=== Job ===
Go from the first line to the line with "it only lights." and return those lines verbatim, ends included.
**** Supplied material
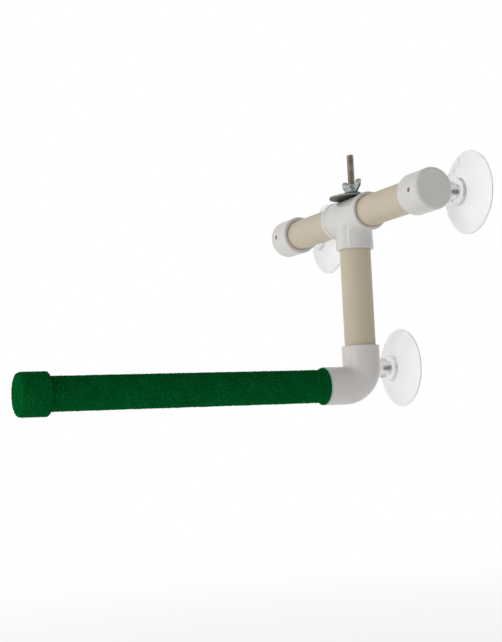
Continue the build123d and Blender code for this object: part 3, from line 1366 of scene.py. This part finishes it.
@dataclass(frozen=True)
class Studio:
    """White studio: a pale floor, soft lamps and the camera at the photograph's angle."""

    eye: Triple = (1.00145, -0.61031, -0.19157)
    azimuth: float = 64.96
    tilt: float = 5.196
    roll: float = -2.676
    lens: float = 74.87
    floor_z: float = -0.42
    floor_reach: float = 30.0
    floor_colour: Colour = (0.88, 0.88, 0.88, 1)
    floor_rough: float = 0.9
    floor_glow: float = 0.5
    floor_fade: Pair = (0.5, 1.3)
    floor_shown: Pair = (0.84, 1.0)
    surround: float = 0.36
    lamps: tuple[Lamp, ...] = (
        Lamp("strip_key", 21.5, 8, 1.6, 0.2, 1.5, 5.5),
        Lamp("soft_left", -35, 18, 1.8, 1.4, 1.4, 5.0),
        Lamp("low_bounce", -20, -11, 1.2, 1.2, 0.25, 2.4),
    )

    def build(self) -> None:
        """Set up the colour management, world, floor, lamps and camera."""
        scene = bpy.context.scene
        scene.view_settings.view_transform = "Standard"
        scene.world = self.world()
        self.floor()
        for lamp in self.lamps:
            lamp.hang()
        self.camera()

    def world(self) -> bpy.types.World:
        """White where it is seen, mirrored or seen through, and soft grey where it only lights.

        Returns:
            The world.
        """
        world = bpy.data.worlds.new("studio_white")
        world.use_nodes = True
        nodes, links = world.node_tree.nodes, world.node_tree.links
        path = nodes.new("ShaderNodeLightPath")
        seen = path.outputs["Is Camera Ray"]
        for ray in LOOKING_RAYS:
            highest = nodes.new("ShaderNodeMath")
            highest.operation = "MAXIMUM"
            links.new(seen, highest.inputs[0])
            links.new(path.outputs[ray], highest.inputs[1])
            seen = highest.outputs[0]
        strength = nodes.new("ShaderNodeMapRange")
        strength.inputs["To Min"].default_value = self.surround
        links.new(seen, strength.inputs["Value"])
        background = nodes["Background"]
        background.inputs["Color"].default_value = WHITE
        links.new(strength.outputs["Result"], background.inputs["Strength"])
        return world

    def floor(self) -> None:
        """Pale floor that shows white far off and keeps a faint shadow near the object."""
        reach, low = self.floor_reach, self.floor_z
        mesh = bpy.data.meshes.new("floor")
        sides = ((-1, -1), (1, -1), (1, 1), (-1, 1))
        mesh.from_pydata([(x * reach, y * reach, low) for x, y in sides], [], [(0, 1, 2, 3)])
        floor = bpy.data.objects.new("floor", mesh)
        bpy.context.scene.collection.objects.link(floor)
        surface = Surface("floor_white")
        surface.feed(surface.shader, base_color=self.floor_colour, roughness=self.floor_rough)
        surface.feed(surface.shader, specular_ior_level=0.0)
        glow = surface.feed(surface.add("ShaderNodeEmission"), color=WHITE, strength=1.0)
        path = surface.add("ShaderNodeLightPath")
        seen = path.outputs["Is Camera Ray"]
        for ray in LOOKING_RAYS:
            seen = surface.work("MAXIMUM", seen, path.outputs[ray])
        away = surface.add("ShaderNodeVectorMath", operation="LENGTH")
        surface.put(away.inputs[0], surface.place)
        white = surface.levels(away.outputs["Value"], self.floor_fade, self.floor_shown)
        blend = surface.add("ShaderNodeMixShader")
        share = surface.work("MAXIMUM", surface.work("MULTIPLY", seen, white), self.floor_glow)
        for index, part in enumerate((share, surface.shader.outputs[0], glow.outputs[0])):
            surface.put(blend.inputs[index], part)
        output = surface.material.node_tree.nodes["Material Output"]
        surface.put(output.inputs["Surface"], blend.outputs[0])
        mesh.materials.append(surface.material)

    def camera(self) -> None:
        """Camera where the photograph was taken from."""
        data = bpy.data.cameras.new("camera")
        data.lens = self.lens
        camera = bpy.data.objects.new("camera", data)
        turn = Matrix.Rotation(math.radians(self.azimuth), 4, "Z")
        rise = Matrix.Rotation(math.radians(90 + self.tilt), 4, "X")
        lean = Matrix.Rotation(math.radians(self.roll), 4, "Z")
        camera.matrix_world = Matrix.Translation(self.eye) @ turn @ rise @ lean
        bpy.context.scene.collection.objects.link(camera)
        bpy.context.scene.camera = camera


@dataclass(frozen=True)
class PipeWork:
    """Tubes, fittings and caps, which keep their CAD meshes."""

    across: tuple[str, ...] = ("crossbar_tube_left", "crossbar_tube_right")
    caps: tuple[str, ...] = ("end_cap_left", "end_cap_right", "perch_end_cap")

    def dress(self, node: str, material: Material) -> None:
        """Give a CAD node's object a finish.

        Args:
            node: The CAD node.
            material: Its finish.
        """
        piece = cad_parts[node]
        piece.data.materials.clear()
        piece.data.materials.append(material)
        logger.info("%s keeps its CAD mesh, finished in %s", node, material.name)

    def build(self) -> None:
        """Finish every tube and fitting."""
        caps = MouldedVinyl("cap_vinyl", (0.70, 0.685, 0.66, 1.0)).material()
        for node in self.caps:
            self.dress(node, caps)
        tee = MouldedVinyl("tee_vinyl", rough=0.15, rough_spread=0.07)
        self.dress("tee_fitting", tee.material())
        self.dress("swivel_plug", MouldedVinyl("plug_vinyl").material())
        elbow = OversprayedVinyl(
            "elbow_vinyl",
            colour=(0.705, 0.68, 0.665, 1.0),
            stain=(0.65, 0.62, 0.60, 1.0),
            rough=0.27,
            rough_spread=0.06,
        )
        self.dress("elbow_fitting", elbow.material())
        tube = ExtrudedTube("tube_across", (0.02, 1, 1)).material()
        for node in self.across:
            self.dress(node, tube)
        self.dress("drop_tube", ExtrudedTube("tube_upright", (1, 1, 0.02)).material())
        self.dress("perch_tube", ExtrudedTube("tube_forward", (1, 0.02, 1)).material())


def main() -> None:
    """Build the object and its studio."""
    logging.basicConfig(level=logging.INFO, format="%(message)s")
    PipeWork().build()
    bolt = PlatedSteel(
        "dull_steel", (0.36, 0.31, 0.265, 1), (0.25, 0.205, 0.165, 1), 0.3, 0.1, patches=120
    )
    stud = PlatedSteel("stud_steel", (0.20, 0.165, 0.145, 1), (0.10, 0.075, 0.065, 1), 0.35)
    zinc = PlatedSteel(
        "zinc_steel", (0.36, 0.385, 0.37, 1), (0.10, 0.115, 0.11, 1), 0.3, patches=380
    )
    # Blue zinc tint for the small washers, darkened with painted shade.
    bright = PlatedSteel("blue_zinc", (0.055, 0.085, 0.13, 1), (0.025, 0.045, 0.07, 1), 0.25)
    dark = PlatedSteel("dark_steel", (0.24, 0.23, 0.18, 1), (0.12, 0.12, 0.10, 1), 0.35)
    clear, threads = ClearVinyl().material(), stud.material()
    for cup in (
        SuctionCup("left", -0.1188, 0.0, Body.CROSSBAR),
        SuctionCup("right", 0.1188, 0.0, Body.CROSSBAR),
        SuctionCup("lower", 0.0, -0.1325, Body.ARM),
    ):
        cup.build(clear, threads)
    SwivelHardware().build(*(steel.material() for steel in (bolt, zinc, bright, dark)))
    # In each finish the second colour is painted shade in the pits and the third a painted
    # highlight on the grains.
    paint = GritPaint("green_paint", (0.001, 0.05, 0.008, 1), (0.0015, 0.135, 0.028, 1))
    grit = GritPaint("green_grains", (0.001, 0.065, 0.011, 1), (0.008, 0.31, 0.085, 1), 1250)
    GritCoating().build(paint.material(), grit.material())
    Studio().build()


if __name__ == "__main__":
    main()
********
=== Output for this exercise ===
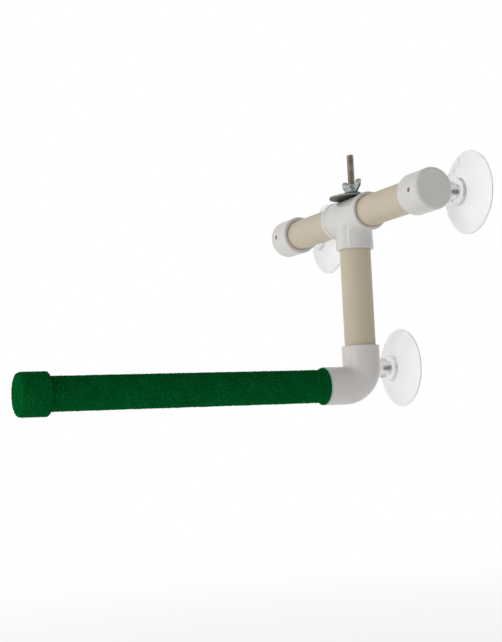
Continue the build123d and Blender code for this object: part 3, from line 1366 of scene.py. This part finishes it.
@dataclass(frozen=True)
class Studio:
    """White studio: a pale floor, soft lamps and the camera at the photograph's angle."""

    eye: Triple = (1.00145, -0.61031, -0.19157)
    azimuth: float = 64.96
    tilt: float = 5.196
    roll: float = -2.676
    lens: float = 74.87
    floor_z: float = -0.42
    floor_reach: float = 30.0
    floor_colour: Colour = (0.88, 0.88, 0.88, 1)
    floor_rough: float = 0.9
    floor_glow: float = 0.5
    floor_fade: Pair = (0.5, 1.3)
    floor_shown: Pair = (0.84, 1.0)
    surround: float = 0.36
    lamps: tuple[Lamp, ...] = (
        Lamp("strip_key", 21.5, 8, 1.6, 0.2, 1.5, 5.5),
        Lamp("soft_left", -35, 18, 1.8, 1.4, 1.4, 5.0),
        Lamp("low_bounce", -20, -11, 1.2, 1.2, 0.25, 2.4),
    )

    def build(self) -> None:
        """Set up the colour management, world, floor, lamps and camera."""
        scene = bpy.context.scene
        scene.view_settings.view_transform = "Standard"
        scene.world = self.world()
        self.floor()
        for lamp in self.lamps:
            lamp.hang()
        self.camera()

    def world(self) -> bpy.types.World:
        """White where it is seen, mirrored or seen through, and soft grey where it only lights.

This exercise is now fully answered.